* Your task:
Copy out all of the data below with no alterations.
╭─ Information provided
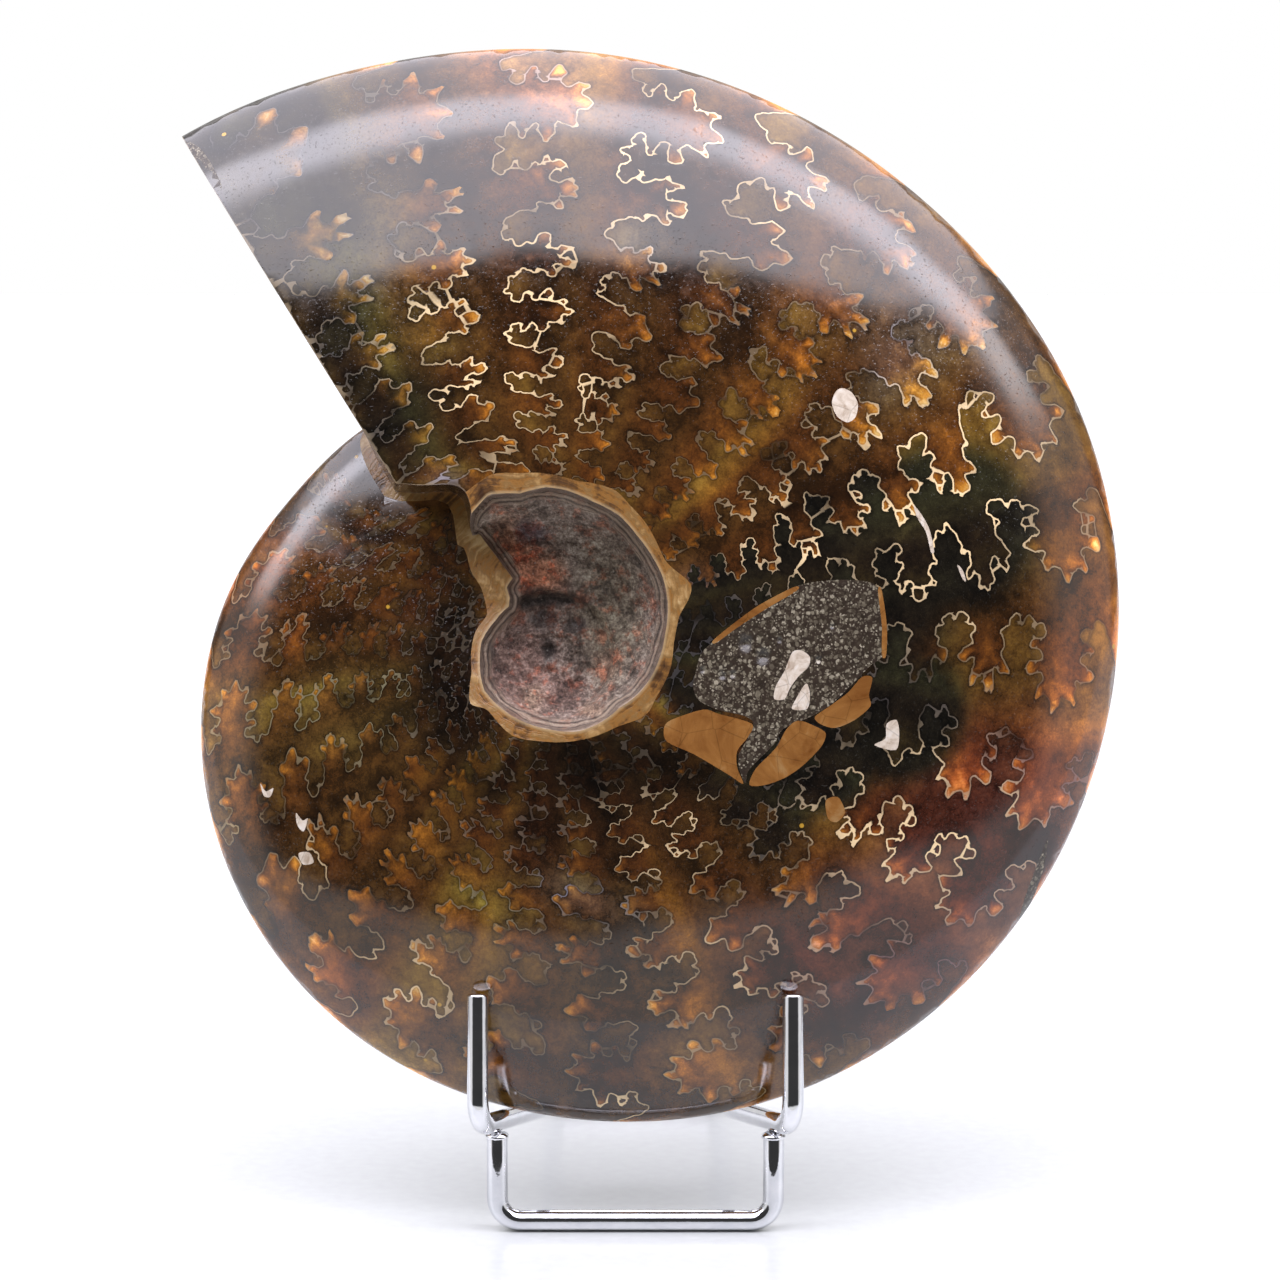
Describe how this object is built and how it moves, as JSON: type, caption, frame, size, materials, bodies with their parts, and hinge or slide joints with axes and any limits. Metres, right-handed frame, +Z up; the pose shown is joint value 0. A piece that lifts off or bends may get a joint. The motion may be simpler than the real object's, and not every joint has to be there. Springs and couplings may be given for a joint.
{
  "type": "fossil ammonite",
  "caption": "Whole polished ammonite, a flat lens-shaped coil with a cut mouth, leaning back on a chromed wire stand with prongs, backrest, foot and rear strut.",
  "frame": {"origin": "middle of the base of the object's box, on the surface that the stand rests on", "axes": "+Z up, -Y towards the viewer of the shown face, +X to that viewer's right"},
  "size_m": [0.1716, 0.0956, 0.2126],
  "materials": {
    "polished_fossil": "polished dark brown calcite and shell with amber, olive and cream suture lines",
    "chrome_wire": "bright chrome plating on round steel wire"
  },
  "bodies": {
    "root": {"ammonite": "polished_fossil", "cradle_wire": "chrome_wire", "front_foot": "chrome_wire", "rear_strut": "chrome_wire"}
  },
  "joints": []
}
╰─
* Solution:
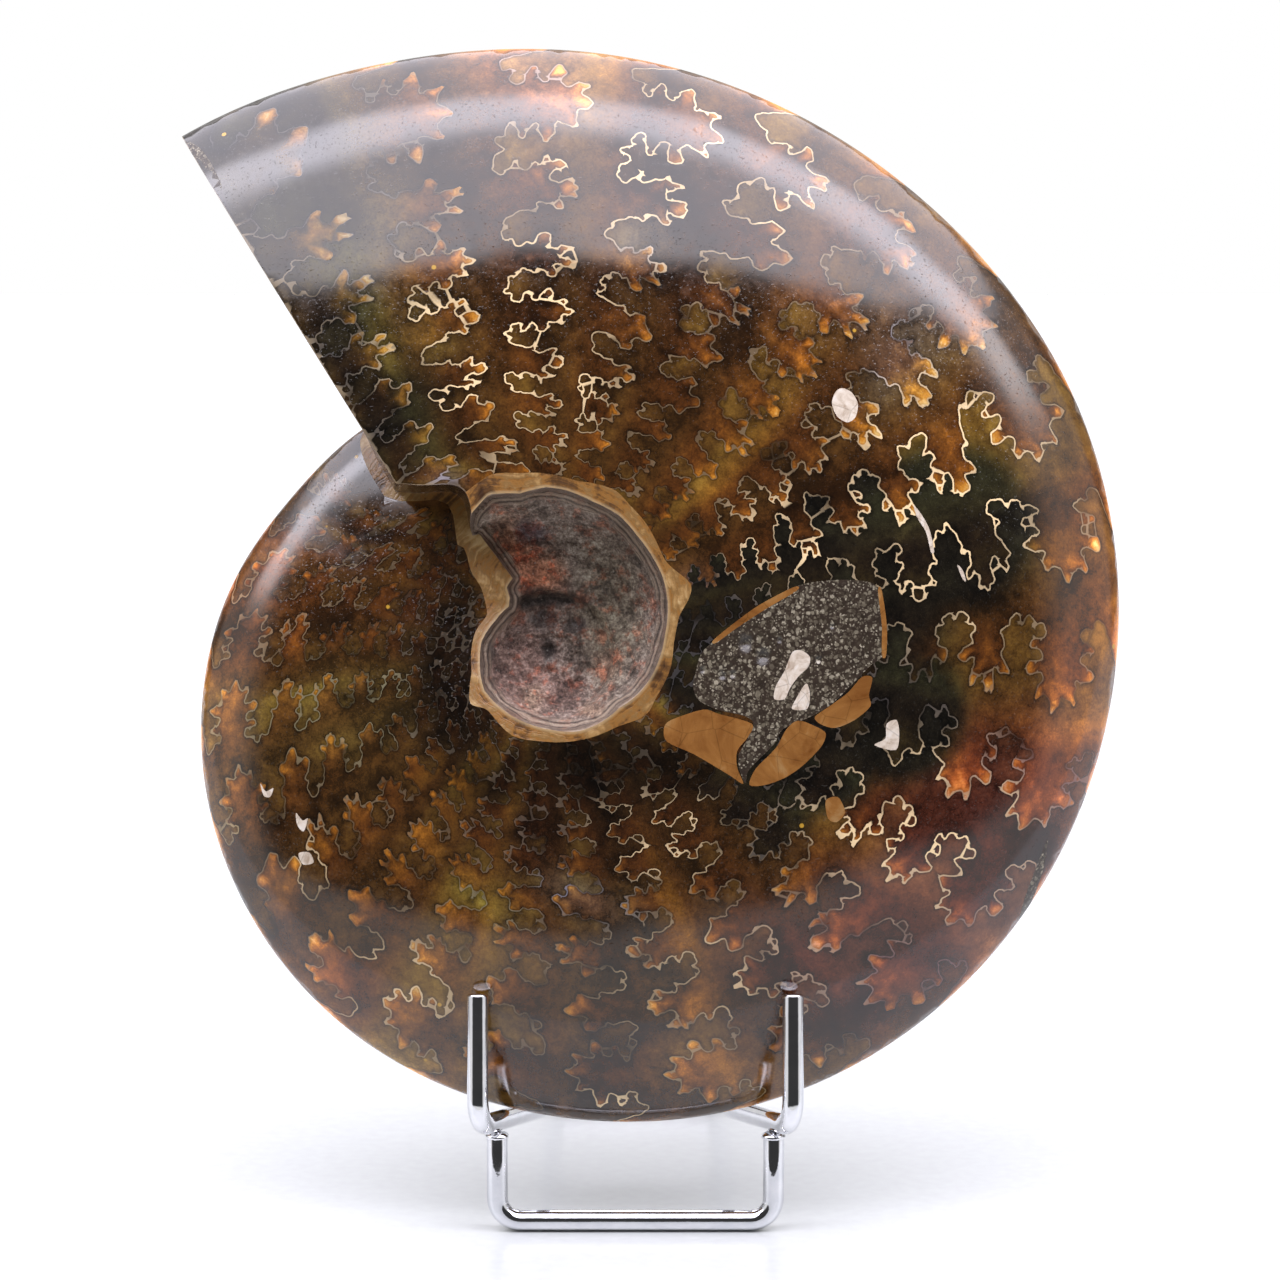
Describe how this object is built and how it moves, as JSON: type, caption, frame, size, materials, bodies with their parts, and hinge or slide joints with axes and any limits. Metres, right-handed frame, +Z up; the pose shown is joint value 0. A piece that lifts off or bends may get a joint. The motion may be simpler than the real object's, and not every joint has to be there. Springs and couplings may be given for a joint.
{
  "type": "fossil ammonite",
  "caption": "Whole polished ammonite, a flat lens-shaped coil with a cut mouth, leaning back on a chromed wire stand with prongs, backrest, foot and rear strut.",
  "frame": {"origin": "middle of the base of the object's box, on the surface that the stand rests on", "axes": "+Z up, -Y towards the viewer of the shown face, +X to that viewer's right"},
  "size_m": [0.1716, 0.0956, 0.2126],
  "materials": {
    "polished_fossil": "polished dark brown calcite and shell with amber, olive and cream suture lines",
    "chrome_wire": "bright chrome plating on round steel wire"
  },
  "bodies": {
    "root": {"ammonite": "polished_fossil", "cradle_wire": "chrome_wire", "front_foot": "chrome_wire", "rear_strut": "chrome_wire"}
  },
  "joints": []
}